The JCC’s million-dollar undertaking is designed to emphasize the community spirit of the games while helping visitors feel secure. At Eastern Regional High School in Voorhees, known as “Games Central,” the main lobby has been reconfigured into a kind of shuk, or marketplace, where teens mingle, trade pins and can have their pictures taken in front of a mock backdrop of the Western Wall.
Tennis player Tamara Kiewe, 15, of Baltimore, said she had 24 pins so far.
“My goal is to get one from each delegation and all the variations,” Kiewe said as she traded with Jared Selkow, 14, an Evesham resident who plays baseball for the South Jersey Delegation.
In Eastern’s cafeteria, athletes can get to know each other while loading up on kosher carbs — pasta was featured Monday, along with Jersey tomatoes in a mozzarella salad, with a variety of cakes from a well-known local bakery for dessert.
Outside at Eastern on Monday, the South Jersey “B” boys’ baseball team of 15- and 16-year-olds was trouncing the East Bay, Calif., team by a score of 14-1 in its first game — a major improvement for a team that came away without a victory in last year’s games.
“We opened up good, played good defense, pitched well and fielded good,” said first baseman/outfielder Skyler Colton, 15, a rising sophomore at Cherry Hill High School East.
Back at the equipment area, Londoners James Gibbor, 24, who coaches tennis, and Matt Travers, 29, who coaches soccer, were sizing up how the day went for England’s 84-athlete delegation.

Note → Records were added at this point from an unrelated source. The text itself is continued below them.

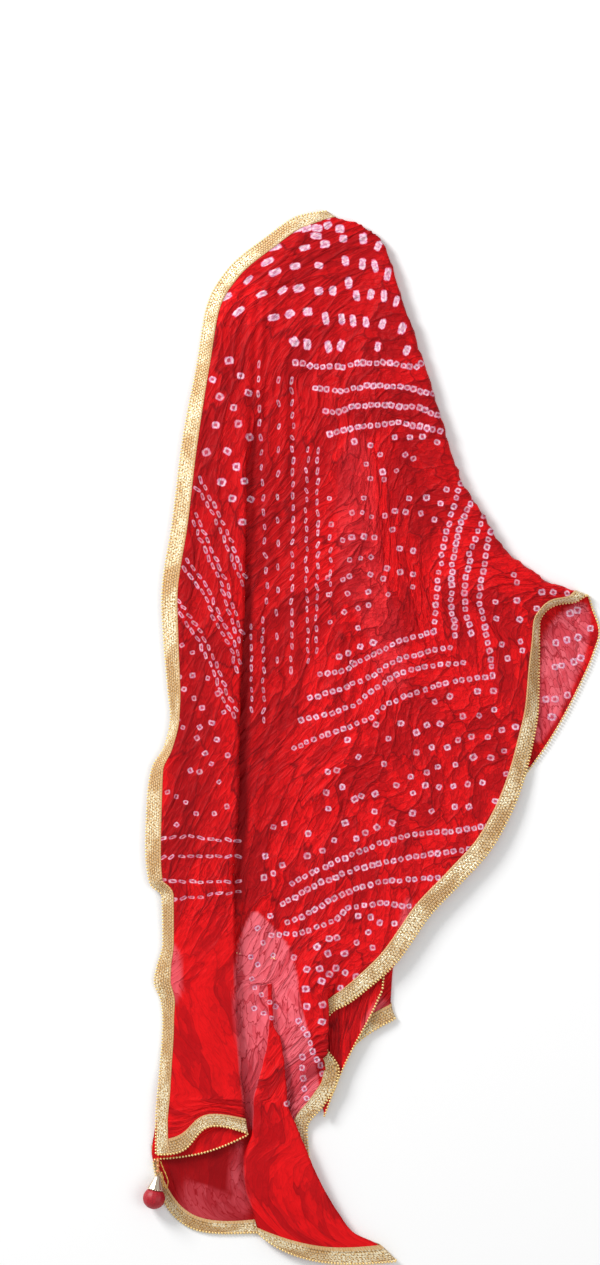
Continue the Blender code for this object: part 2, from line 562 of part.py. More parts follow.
def end_lace(name, end, inner, across):
    """Lace strip along a short end, between the two side strips."""
    places = np.array(across)
    first = seam_step([end], [places[0]], 0.0, 0.2)[0] * 0.2
    last = seam_step([end], [places[-1]], 0.0, -0.2)[0] * 0.2
    places[0] += max(first, 0.02)
    places[-1] -= max(last, 0.02)
    towards = 0.2 * (end - inner)
    share = seam_step(np.full(len(places), inner), places, towards, 0.0)
    starts = inner + towards * share * END_GAP_SHARE
    rows = np.stack([end + (starts - end) * index / 2 for index in range(3)], axis=0)
    rows = np.sort(rows, axis=0)
    place_grid = np.repeat(places[None, :], 3, axis=0)
    make_sheet(name, rows, place_grid, LACE_THICKNESS, LACE_GOLD, 0.4, 0.45)


def turned(name, profile, base, axis, segments, colour, metallic, roughness, flutes=0):
    """A body turned round an axis from a closed profile of (distance along, radius)."""
    axis = np.array(axis) / np.linalg.norm(axis)
    side = np.cross(axis, (0.0, 0.0, 1.0))
    side /= np.linalg.norm(side)
    upward = np.cross(side, axis)
    points, faces = [], []
    for index in range(segments):
        angle = 2.0 * math.pi * index / segments
        outward = side * math.cos(angle) + upward * math.sin(angle)
        for along, radius, flute in profile:
            wave = 1.0 + flute * math.cos(flutes * angle)
            points.append(tuple(np.array(base) + axis * along + outward * radius * wave))
    count = len(profile)
    for index in range(segments):
        after = (index + 1) % segments
        for step in range(count):
            ahead = (step + 1) % count
            faces.append((index * count + step, index * count + ahead,
                          after * count + ahead, after * count + step))
    add_body(name, points, faces, colour, metallic, roughness)


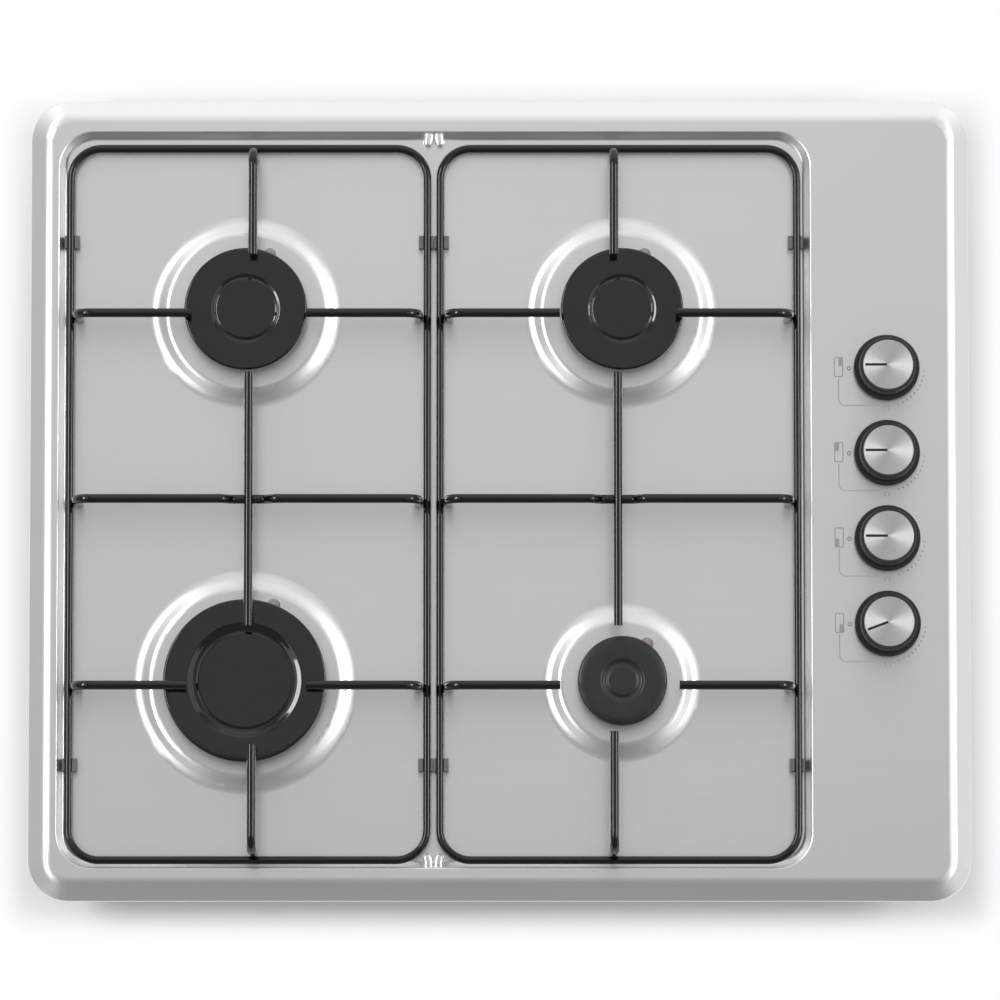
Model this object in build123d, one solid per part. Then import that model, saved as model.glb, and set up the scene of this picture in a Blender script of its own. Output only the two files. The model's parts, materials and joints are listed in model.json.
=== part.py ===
from build123d import *
from math import atan, cos, hypot, radians, sin, tan
import os

# Gas cooktop that drops into a worktop cut-out. Millimetres, X right, Y back, Z up.
# The origin lies under the middle of the cooktop, level with the underside of its tray.

# Top panel, pressed from one sheet of stainless steel
PANEL_W, PANEL_D, PANEL_CORNER = 585.0, 500.0, 25.0
SHEET = 0.8
LIP_H, LIP_RETURN = 1.6, 9.0
SLOPE_W, SLOPE_H = 11.5, 8.0
RIM_BEND, LIP_BEND = 9.5, 1.3
RIM_STRIP_D, RIM_STRIP_LEFT, CONTROL_STRIP_W = 8.8, 6.5, 87.3
WELL_DEPTH, WELL_WALL, WELL_CORNER = 5.0, 4.0, 22.0
WELL_TOP_BEND, WELL_FLOOR_BEND = 1.2, 2.2
PLINTH_RISE, PLINTH_WALL, PLINTH_FOOT_BEND, PLINTH_TOP_BEND = 5.2, 12.7, 10.4, 5.8
BUMP_L, BUMP_W, BUMP_H, BUMP_PITCH, BUMP_FILLET = 9.2, 6.0, 4.3, 6.7, 2.3
BUMP_INSET, BUMP_SPLAY = 0.2, 9.0
SEAT_Z = 44.0            # height of the worktop above the tray's underside

# Foam seal under the turned-in lip
SEAL_T, SEAL_W, SEAL_INSET = 2.0, 6.5, 2.0

# Bottom tray and its fixings
TRAY_INSET_LEFT, TRAY_INSET_RIGHT, TRAY_INSET_Y, TRAY_CORNER = 24.5, 20.5, 26.0, 6.0
TRAY_GAP, TRAY_FOLD = 0.3, 1.6   # gap between the tray's upper edge and the well
VENT_L, VENT_W, VENT_COUNT, VENT_PITCH, VENT_ROW_Y = 30.0, 4.0, 7, 40.0, 60.0
VENT_X = -60.0
CLAMP_HOLE_R, CLAMP_INSET_X, CLAMP_INSET_Y = 2.2, 20.0, 24.0
TAB_W, TAB_T, TAB_FOOT, TAB_DROP = 20.0, 1.0, 8.0, 14.0
TAB_REACH_X, TAB_REACH_Y = 150.0, 150.0
SCREW_R, SCREW_HEAD_R, SCREW_HEAD_H, SCREW_L = 1.95, 3.5, 2.2, 7.0
HOLE_CLEARANCE = 0.05    # radial, of a screw or pin in its hole
PAST = 1.0               # how far a cut runs past the material

# Burners: place of each, and the sizes of the three kinds
BURNER_LEFT_SHIFT, BURNER_RIGHT_SHIFT = -1.5, 1.9    # from the middle of the grate above it
BURNER_REAR_Y, BURNER_FRONT_Y = 116.5, -114.5
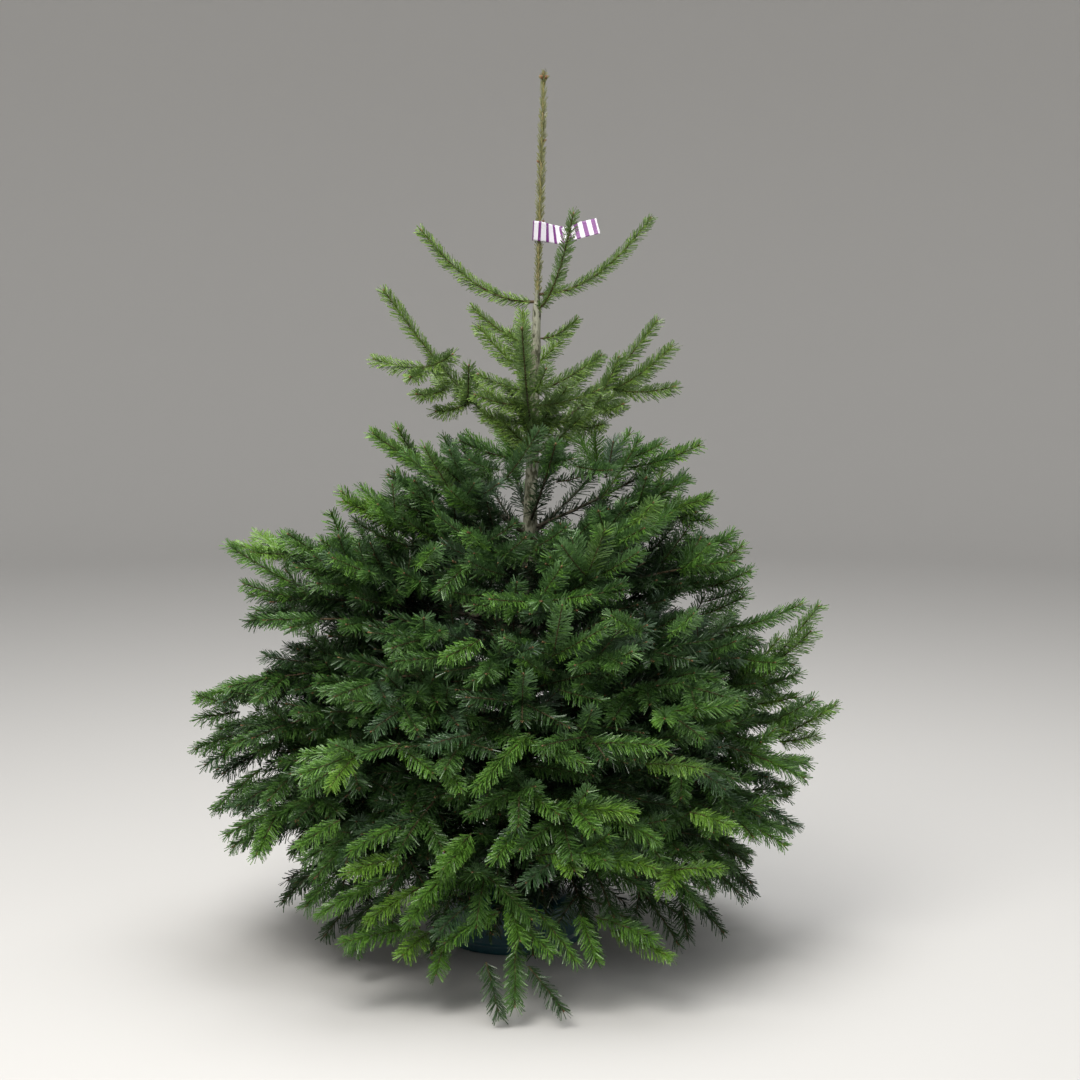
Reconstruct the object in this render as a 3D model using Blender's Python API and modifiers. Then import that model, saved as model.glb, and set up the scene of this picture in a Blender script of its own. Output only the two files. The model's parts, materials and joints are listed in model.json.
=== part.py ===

“We played 20 tennis matches and won 15 today,” said Gibbor, who played in the Maccabi Games held in Boston and Washington, D.C. “I’m happy. The kids are happy. No complaints.”
Said Travers, “It’s always great to see so many Jewish people from around the world.”
It was a sentiment repeated throughout the event. “For me, Maccabi is one of the most exhausting and most rewarding things I get to do as a Jewish communal professional,” Team Philadelphia’s Berk said. “You can play soccer anywhere. But to play on a field where everyone is a Jew — it’s a celebration of Judaism and that’s what makes it very cool.”